Begin Record extracts

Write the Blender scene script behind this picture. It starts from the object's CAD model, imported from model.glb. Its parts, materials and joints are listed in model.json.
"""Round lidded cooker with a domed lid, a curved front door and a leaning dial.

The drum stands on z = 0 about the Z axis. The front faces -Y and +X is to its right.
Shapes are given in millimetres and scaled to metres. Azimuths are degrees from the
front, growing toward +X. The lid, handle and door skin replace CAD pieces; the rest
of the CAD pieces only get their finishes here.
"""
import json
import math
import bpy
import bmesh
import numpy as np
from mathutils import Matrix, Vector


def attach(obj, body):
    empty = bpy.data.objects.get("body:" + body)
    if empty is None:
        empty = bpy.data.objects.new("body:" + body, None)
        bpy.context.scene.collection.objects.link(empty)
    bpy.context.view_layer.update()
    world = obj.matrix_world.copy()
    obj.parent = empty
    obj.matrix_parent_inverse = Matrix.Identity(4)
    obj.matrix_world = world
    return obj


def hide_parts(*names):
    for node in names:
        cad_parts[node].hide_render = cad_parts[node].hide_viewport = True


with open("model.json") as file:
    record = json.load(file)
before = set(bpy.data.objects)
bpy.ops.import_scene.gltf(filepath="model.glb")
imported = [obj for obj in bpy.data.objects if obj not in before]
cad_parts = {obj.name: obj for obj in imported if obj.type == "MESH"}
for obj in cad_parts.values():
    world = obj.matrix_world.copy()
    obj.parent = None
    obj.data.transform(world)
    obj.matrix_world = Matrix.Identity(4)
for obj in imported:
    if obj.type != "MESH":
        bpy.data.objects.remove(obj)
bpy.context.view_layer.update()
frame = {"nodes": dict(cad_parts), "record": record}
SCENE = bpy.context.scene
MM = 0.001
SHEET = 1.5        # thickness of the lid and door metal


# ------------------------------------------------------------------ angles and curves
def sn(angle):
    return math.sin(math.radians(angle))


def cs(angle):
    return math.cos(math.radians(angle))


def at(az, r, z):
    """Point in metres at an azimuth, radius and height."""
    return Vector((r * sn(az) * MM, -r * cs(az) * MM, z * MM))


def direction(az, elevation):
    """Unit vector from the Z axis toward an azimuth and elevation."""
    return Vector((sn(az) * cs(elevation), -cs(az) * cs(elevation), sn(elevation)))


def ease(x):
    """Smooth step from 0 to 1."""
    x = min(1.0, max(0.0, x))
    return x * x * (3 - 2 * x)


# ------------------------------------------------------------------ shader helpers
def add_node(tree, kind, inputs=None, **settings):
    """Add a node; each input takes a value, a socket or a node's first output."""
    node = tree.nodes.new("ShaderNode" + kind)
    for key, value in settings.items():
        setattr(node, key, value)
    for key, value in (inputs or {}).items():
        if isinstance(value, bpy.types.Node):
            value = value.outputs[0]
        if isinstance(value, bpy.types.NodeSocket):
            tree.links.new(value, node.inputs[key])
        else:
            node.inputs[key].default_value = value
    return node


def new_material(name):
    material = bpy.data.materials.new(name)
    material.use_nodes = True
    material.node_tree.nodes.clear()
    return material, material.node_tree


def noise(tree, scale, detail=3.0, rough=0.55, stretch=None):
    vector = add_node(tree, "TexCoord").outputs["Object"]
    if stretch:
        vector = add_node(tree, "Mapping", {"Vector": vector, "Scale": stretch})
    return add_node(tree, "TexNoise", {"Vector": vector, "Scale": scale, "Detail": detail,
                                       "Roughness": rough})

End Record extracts
Begin Record extracts

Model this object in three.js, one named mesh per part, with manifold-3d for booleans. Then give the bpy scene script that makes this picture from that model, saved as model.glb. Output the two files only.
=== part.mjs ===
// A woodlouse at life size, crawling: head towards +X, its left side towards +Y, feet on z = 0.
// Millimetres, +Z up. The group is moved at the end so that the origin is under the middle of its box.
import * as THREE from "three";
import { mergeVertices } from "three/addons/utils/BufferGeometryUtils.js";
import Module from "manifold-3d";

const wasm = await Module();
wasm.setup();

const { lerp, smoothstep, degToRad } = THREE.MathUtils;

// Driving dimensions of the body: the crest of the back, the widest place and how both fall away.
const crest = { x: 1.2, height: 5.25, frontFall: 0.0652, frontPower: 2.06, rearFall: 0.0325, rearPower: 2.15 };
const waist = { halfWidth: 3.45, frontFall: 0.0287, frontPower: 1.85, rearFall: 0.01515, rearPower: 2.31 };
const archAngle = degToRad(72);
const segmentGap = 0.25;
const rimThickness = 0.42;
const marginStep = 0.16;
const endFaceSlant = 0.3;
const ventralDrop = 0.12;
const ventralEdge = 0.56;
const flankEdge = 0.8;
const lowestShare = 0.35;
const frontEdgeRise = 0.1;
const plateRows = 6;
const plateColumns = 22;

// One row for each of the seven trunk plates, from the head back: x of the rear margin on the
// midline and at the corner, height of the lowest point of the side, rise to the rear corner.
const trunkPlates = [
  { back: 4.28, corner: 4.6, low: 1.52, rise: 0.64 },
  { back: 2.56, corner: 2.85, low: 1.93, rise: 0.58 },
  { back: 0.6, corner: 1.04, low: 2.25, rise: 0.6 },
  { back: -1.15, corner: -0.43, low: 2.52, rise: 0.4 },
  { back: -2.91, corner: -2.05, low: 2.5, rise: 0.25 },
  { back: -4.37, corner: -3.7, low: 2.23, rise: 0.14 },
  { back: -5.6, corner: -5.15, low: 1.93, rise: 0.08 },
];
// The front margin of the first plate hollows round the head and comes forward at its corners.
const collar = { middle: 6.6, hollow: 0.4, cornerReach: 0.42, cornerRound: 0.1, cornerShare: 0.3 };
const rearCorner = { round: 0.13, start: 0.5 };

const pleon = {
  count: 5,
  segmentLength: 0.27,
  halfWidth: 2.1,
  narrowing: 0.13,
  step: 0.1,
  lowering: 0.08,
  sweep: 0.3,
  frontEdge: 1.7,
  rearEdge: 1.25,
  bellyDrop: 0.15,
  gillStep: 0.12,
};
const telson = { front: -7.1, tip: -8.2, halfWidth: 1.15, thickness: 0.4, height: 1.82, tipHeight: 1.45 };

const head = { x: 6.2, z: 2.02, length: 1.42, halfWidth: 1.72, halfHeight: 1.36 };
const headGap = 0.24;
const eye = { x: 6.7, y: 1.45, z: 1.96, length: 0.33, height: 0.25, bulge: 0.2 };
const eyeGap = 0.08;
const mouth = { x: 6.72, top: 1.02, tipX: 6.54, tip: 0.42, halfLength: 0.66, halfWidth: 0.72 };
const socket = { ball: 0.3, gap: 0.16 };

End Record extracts

• **Exercise details**
From the line that contains "imported = [obj" through the line that contains "return material, material.node_tree", reproduce every line exactly, both end lines included.

• **Written answer**
imported = [obj for obj in bpy.data.objects if obj not in before]
cad_parts = {obj.name: obj for obj in imported if obj.type == "MESH"}
for obj in cad_parts.values():
    world = obj.matrix_world.copy()
    obj.parent = None
    obj.data.transform(world)
    obj.matrix_world = Matrix.Identity(4)
for obj in imported:
    if obj.type != "MESH":
        bpy.data.objects.remove(obj)
bpy.context.view_layer.update()
frame = {"nodes": dict(cad_parts), "record": record}
SCENE = bpy.context.scene
MM = 0.001
SHEET = 1.5        # thickness of the lid and door metal


# ------------------------------------------------------------------ angles and curves
def sn(angle):
    return math.sin(math.radians(angle))


def cs(angle):
    return math.cos(math.radians(angle))


def at(az, r, z):
    """Point in metres at an azimuth, radius and height."""
    return Vector((r * sn(az) * MM, -r * cs(az) * MM, z * MM))


def direction(az, elevation):
    """Unit vector from the Z axis toward an azimuth and elevation."""
    return Vector((sn(az) * cs(elevation), -cs(az) * cs(elevation), sn(elevation)))


def ease(x):
    """Smooth step from 0 to 1."""
    x = min(1.0, max(0.0, x))
    return x * x * (3 - 2 * x)


# ------------------------------------------------------------------ shader helpers
def add_node(tree, kind, inputs=None, **settings):
    """Add a node; each input takes a value, a socket or a node's first output."""
    node = tree.nodes.new("ShaderNode" + kind)
    for key, value in settings.items():
        setattr(node, key, value)
    for key, value in (inputs or {}).items():
        if isinstance(value, bpy.types.Node):
            value = value.outputs[0]
        if isinstance(value, bpy.types.NodeSocket):
            tree.links.new(value, node.inputs[key])
        else:
            node.inputs[key].default_value = value
    return node


def new_material(name):
    material = bpy.data.materials.new(name)
    material.use_nodes = True
    material.node_tree.nodes.clear()
    return material, material.node_tree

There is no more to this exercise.